From the listing below, extract every line containing "origin".

(JSON records of objects)
* * * * * * *

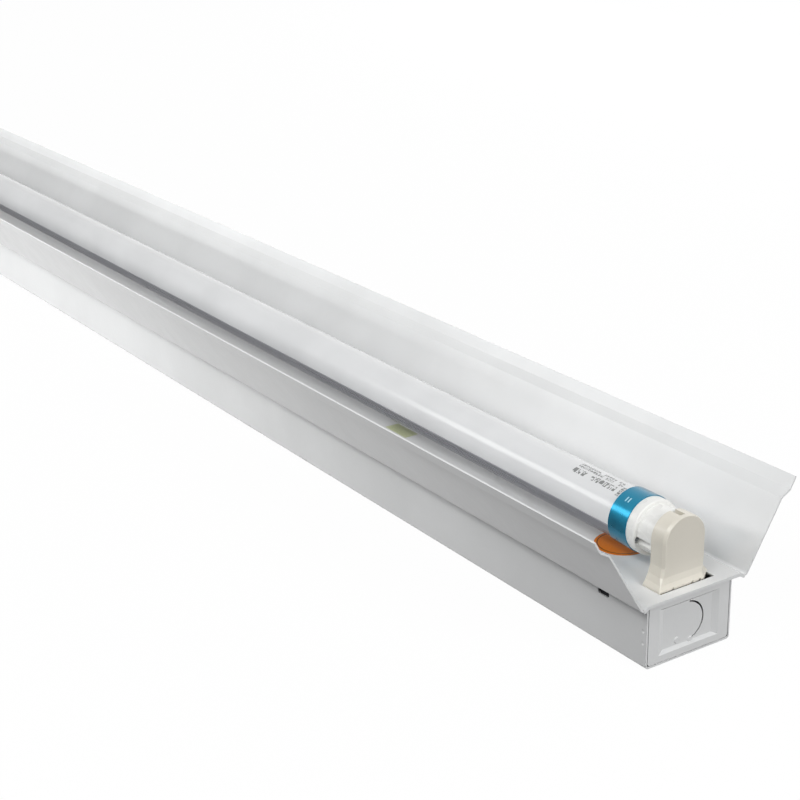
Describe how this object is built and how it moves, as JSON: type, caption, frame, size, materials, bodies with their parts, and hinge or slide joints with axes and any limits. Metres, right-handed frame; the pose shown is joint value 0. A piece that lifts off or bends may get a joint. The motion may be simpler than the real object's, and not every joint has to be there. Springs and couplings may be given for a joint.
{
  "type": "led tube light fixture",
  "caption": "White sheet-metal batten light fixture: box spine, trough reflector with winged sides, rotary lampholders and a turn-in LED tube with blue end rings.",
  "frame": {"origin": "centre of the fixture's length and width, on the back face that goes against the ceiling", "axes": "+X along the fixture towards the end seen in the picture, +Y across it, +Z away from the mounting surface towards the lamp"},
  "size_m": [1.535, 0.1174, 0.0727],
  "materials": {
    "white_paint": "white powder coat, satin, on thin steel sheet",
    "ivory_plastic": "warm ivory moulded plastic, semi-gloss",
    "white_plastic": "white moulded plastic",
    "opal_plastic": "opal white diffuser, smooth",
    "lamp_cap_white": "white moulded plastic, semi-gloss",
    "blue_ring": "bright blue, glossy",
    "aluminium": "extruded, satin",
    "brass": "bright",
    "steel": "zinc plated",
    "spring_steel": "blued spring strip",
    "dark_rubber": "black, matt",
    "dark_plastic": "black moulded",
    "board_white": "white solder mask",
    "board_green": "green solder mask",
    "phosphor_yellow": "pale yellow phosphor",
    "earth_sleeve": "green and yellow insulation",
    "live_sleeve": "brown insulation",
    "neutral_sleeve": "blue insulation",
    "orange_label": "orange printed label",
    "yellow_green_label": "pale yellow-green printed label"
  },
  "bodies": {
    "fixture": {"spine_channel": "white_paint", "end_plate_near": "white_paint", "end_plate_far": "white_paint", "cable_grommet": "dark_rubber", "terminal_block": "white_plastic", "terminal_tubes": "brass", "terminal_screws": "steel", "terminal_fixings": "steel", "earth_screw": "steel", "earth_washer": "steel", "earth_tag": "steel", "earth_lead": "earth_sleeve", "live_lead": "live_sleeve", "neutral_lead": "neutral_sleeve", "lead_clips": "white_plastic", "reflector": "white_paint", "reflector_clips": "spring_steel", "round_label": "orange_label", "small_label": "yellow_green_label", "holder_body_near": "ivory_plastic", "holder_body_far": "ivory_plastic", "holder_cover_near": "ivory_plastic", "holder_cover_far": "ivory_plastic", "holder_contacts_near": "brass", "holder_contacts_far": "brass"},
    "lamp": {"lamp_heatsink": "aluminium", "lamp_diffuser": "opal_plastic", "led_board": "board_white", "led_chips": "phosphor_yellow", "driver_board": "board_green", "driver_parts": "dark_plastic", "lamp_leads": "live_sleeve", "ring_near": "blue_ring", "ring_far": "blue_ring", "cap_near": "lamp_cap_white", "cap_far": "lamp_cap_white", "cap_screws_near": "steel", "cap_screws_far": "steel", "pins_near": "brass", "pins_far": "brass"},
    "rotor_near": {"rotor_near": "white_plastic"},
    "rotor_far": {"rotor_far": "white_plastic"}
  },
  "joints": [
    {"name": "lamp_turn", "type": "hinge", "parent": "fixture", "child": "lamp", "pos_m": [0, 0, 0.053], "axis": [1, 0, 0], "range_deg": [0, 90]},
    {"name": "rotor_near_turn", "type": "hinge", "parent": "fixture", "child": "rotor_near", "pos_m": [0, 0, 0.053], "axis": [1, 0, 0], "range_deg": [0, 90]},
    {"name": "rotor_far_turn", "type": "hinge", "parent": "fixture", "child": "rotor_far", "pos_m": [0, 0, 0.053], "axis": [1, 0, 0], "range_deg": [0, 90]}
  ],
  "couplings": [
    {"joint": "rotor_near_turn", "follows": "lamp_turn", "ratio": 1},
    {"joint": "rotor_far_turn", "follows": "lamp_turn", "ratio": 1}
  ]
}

* * * * * * *

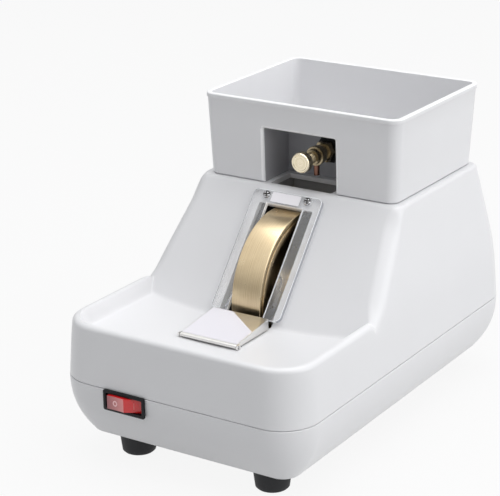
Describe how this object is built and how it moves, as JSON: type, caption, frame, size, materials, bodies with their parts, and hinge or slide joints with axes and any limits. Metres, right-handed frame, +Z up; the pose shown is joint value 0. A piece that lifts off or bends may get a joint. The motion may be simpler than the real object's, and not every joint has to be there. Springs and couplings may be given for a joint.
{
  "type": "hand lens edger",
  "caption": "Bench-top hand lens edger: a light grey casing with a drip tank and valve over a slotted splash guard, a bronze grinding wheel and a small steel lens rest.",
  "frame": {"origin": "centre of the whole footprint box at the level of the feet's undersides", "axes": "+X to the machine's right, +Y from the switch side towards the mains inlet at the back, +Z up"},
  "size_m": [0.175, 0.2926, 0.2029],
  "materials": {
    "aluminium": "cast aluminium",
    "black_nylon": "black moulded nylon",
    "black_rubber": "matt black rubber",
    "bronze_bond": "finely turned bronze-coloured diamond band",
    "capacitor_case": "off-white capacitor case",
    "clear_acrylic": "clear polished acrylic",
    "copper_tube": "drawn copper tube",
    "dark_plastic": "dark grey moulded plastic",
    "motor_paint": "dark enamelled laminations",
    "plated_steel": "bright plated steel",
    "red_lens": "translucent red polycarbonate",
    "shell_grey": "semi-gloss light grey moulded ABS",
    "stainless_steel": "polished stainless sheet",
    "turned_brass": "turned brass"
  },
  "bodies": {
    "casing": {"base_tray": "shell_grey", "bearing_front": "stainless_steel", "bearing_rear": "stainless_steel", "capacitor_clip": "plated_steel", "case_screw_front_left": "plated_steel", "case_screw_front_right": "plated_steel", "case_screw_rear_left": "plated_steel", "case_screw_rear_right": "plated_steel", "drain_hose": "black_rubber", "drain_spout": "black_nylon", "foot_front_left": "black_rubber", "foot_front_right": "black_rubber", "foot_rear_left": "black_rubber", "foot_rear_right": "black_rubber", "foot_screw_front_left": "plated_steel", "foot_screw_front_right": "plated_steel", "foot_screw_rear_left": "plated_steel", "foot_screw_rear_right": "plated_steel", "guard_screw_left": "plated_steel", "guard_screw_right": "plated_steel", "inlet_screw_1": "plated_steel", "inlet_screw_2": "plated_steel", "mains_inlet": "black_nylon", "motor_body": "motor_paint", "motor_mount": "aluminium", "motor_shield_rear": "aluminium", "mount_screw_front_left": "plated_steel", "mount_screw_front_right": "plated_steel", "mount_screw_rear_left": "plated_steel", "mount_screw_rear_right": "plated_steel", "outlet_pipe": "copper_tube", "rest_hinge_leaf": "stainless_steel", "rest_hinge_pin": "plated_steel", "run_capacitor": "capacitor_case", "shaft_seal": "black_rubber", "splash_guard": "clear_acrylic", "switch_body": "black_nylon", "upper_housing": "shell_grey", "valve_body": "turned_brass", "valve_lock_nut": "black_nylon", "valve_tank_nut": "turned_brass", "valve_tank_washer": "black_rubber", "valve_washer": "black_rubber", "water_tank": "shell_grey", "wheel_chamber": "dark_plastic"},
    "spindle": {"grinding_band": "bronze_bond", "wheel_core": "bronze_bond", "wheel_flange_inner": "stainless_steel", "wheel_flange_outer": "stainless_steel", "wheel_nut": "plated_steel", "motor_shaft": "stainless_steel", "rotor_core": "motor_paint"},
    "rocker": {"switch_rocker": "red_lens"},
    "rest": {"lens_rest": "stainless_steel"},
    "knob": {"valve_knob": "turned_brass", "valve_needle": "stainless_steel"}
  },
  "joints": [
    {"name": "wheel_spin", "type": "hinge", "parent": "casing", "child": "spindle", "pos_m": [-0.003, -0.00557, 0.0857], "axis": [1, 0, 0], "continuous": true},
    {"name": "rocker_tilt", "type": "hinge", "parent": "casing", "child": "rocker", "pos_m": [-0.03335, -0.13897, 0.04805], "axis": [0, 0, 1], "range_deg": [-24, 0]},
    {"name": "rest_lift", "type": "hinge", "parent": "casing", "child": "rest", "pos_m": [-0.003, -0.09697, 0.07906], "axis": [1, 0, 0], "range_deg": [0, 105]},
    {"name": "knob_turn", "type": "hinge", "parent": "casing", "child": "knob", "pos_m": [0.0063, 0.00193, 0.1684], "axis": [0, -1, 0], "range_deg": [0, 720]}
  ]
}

* * * * * * *

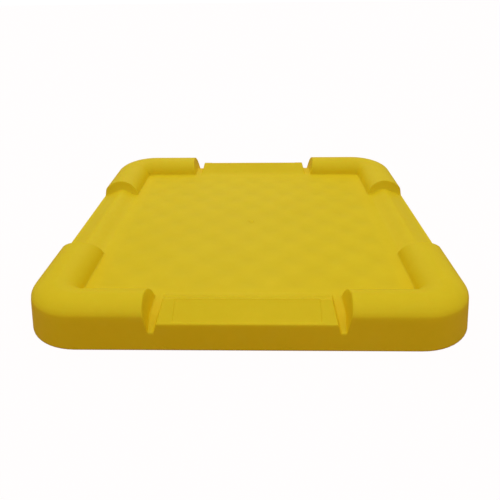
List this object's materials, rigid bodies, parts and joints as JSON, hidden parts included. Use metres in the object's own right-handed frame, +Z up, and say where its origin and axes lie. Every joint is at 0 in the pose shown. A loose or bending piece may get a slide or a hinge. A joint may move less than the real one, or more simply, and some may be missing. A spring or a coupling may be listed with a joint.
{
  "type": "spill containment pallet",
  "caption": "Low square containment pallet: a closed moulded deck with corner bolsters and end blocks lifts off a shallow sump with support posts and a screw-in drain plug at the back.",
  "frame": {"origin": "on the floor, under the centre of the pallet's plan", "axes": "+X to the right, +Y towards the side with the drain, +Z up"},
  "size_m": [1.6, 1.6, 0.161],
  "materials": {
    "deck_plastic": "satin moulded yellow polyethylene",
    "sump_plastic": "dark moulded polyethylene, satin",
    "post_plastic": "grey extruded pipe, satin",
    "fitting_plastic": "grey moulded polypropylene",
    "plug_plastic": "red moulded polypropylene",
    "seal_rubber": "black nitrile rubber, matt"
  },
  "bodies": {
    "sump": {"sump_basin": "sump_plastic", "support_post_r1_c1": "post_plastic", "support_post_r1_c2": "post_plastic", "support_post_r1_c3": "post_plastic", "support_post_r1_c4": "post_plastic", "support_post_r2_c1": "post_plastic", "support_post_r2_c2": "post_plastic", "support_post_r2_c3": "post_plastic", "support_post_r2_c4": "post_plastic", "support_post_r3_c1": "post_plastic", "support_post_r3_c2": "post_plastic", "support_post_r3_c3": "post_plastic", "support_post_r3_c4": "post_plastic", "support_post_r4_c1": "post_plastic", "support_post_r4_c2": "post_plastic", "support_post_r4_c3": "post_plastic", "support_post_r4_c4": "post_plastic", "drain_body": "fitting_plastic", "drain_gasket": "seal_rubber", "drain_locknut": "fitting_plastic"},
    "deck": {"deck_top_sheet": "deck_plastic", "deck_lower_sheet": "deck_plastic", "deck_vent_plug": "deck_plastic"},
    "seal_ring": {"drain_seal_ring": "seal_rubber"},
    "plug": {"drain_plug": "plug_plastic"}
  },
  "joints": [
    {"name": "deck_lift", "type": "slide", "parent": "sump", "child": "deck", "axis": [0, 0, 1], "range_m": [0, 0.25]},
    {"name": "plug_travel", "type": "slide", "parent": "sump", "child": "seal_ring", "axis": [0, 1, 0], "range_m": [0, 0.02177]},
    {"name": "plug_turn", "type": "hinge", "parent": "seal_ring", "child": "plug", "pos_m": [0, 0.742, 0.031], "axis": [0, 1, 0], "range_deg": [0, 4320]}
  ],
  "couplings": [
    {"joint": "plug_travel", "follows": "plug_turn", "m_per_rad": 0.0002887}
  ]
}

* * * * * * *

FULL ANSWER:
  "frame": {"origin": "centre of the fixture's length and width, on the back face that goes against the ceiling", "axes": "+X along the fixture towards the end seen in the picture, +Y across it, +Z away from the mounting surface towards the lamp"},
  "frame": {"origin": "centre of the whole footprint box at the level of the feet's undersides", "axes": "+X to the machine's right, +Y from the switch side towards the mains inlet at the back, +Z up"},
List this object's materials, rigid bodies, parts and joints as JSON, hidden parts included. Use metres in the object's own right-handed frame, +Z up, and say where its origin and axes lie. Every joint is at 0 in the pose shown. A loose or bending piece may get a slide or a hinge. A joint may move less than the real one, or more simply, and some may be missing. A spring or a coupling may be listed with a joint.
  "frame": {"origin": "on the floor, under the centre of the pallet's plan", "axes": "+X to the right, +Y towards the side with the drain, +Z up"},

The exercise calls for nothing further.